For the spring 2006 season, which ended last month, Mr. Bart took Ms. Rhoda, a leggy brunette and a former field hockey player from Chevy Chase, Md., on the rounds of international casting calls. It was Ms. Rhoda's first season in the business." I told people 'I've got this great new girl' and I schlepped her to all the top designers," Mr. Bart said. "And everywhere I went, everybody humored me and looked at me like I had lost my mind." In New York and then in Milan, the reception for Ms. Rhoda's All American beauty was underwhelming.
Yet then in Paris, in a Horatio Alger twist that would do Ms.
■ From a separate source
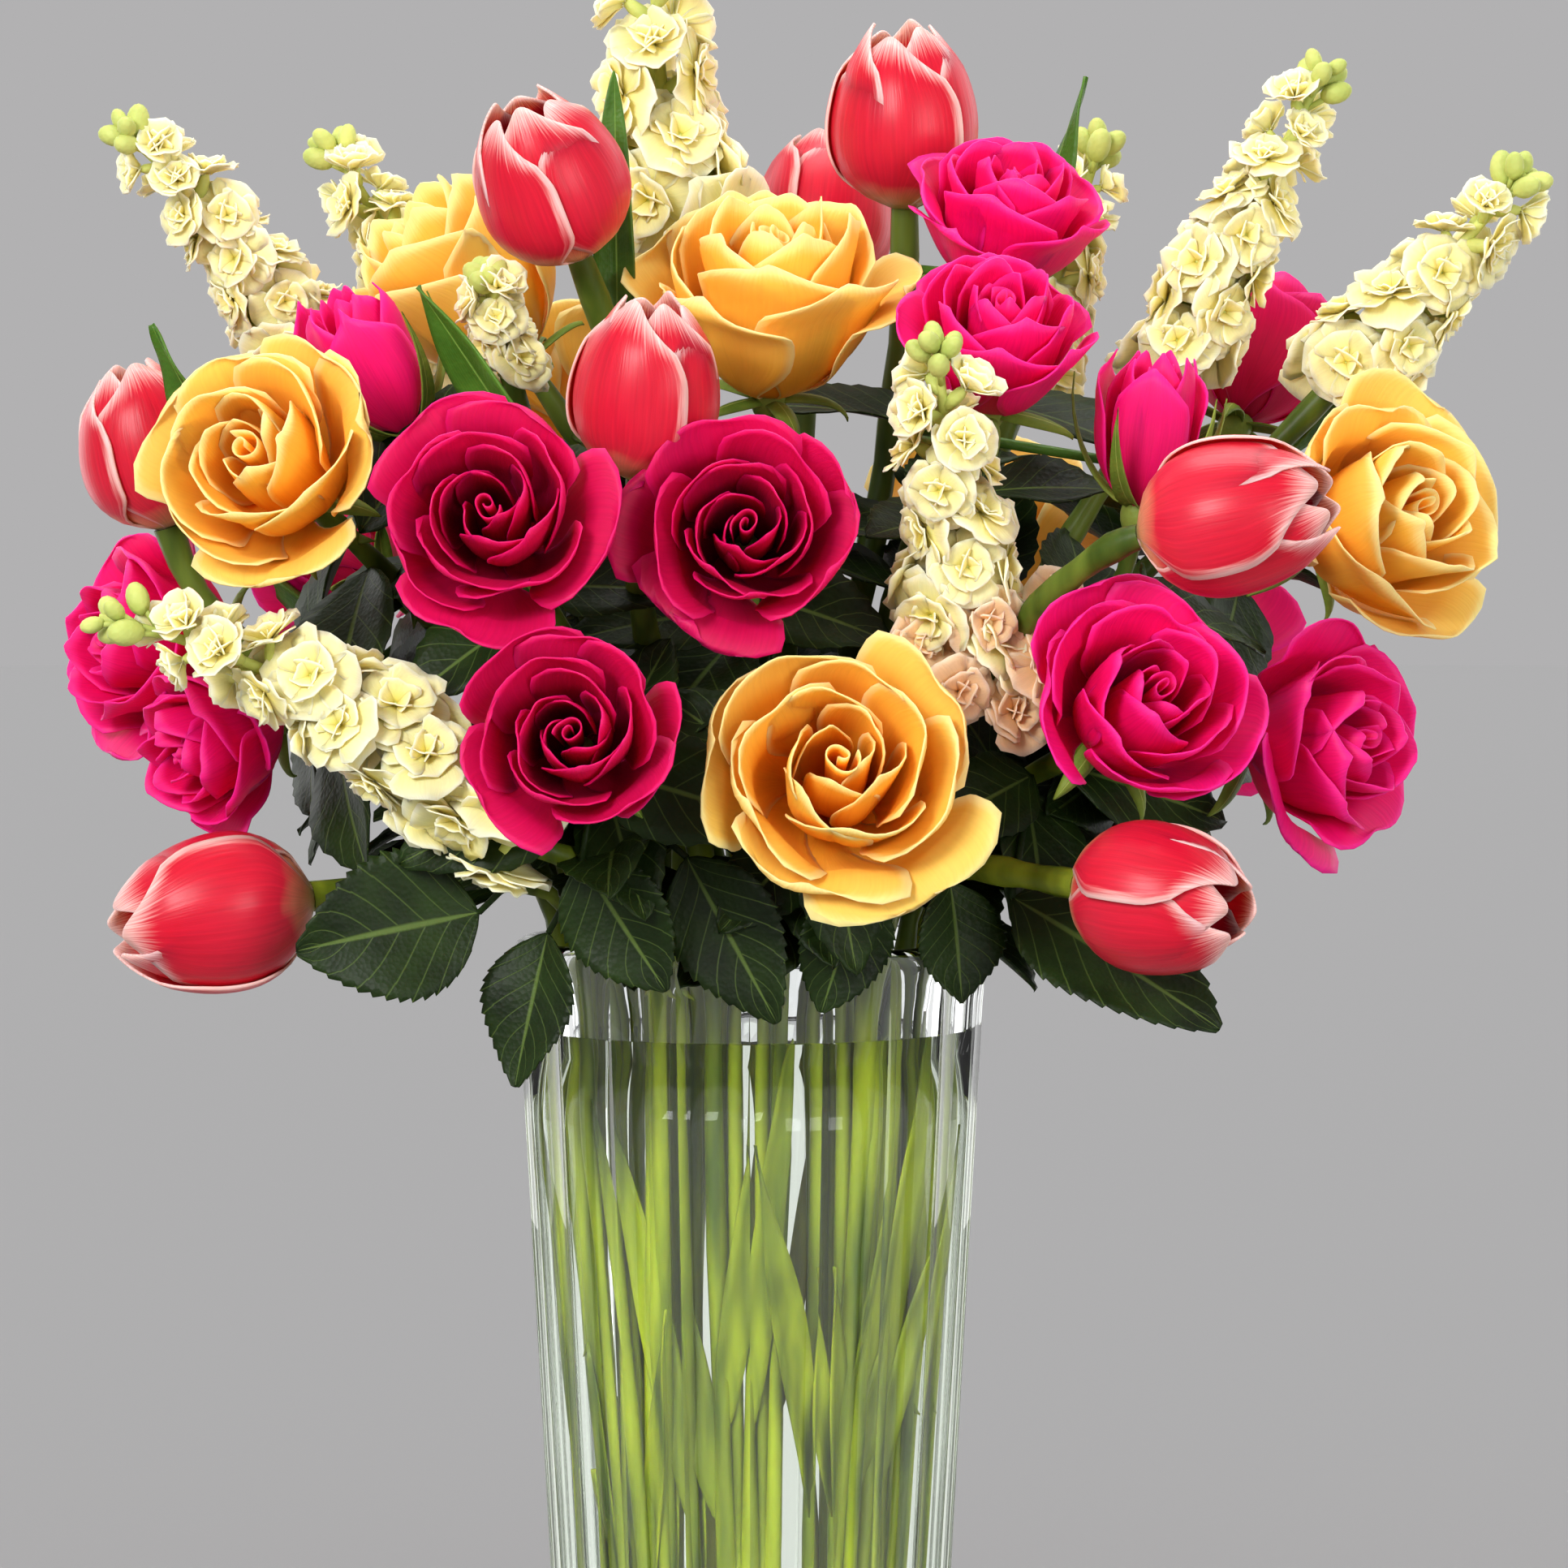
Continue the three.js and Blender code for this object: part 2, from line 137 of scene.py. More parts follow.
BOUQUET = (0, 0, 0.34)
lamp("key_lamp", (-1.3, -2.5, 1.5), BOUQUET, 1.0, 1.0, 80)
lamp("fill_lamp", (1.5, -2.4, 0.6), BOUQUET, 1.2, 1.2, 30)
lamp("left_strip", (-0.62, 0.52, 0.5), (0, 0, 0.2), 0.5, 1.0, 2.6)
lamp("right_strip", (0.62, 0.52, 0.5), (0, 0, 0.2), 0.5, 1.0, 2.6)
lamp("top_lamp", (0, 0.3, 1.7), BOUQUET, 1.0, 0.8, 14)

world = bpy.data.worlds.new("studio")
bpy.context.scene.world = world
world.use_nodes = True
air = world.node_tree
path = add_node(air, "ShaderNodeLightPath")
around = add_node(air, "ShaderNodeBackground", {"Color": paint("f4f4f4"), "Strength": 0.62})
bright = add_node(air, "ShaderNodeBackground", {"Color": paint("ffffff"), "Strength": 0.95})
behind = add_node(air, "ShaderNodeBackground", {"Color": paint("b2b1b2"), "Strength": 1.0})
through = add_node(
    air,
    "ShaderNodeMixShader",
    {0: path.outputs["Is Transmission Ray"], 1: around.outputs[0], 2: bright.outputs[0]},
)
both = add_node(
    air,
    "ShaderNodeMixShader",
    {0: path.outputs["Is Camera Ray"], 1: through.outputs[0], 2: behind.outputs[0]},
)
air.links.new(both.outputs[0], air.nodes["World Output"].inputs["Surface"])

# The vase ------------------------------------------------------------------------------------
# Heavy clear pressed crystal: a tall tapered tumbler with twenty hollow flutes cut down its
# outside between sharp ridges, a smooth bore, a polished rim and a thick solid foot.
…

Banks proud, Ms. Rhoda was taken to see Nicolas Ghesquiere, the Balenciaga designer and an influential figure. Mr. Ghesquiere immediately chose Ms. Rhoda to walk in his show. And after that, the former Roman Catholic schoolgirl who had been yawned out of appointments with most major designers found herself booked for every blue chip show in town: Dior, Chanel, Chloé, Rochas, YSL and Valentino, where she had the distinction of being the first model on the ramp. When Ms. Rhoda was cast by Marc Jacobs for the Louis Vuitton presentation, it was as if she had received the modeling equivalent of a papal nod. "I call the way Marc makes models the Pygmalian effect," Ms. Fish of KCD said.
Whether a banner season for one young mannequin augurs a major taste shift in the modeling business and perhaps even a return to what some forecast as a resurgence of classic American sportswear it seems early to predict. "Does it mean we're going to see a comeback for American models?" Mr. Bart asked. "Who knows? But I can tell you that nobody but nobody wanted Hillary until Paris, and then Nicolas cast her. And then suddenly this whole American in Paris thing kicked in and she was totally, totally the top girl of the week."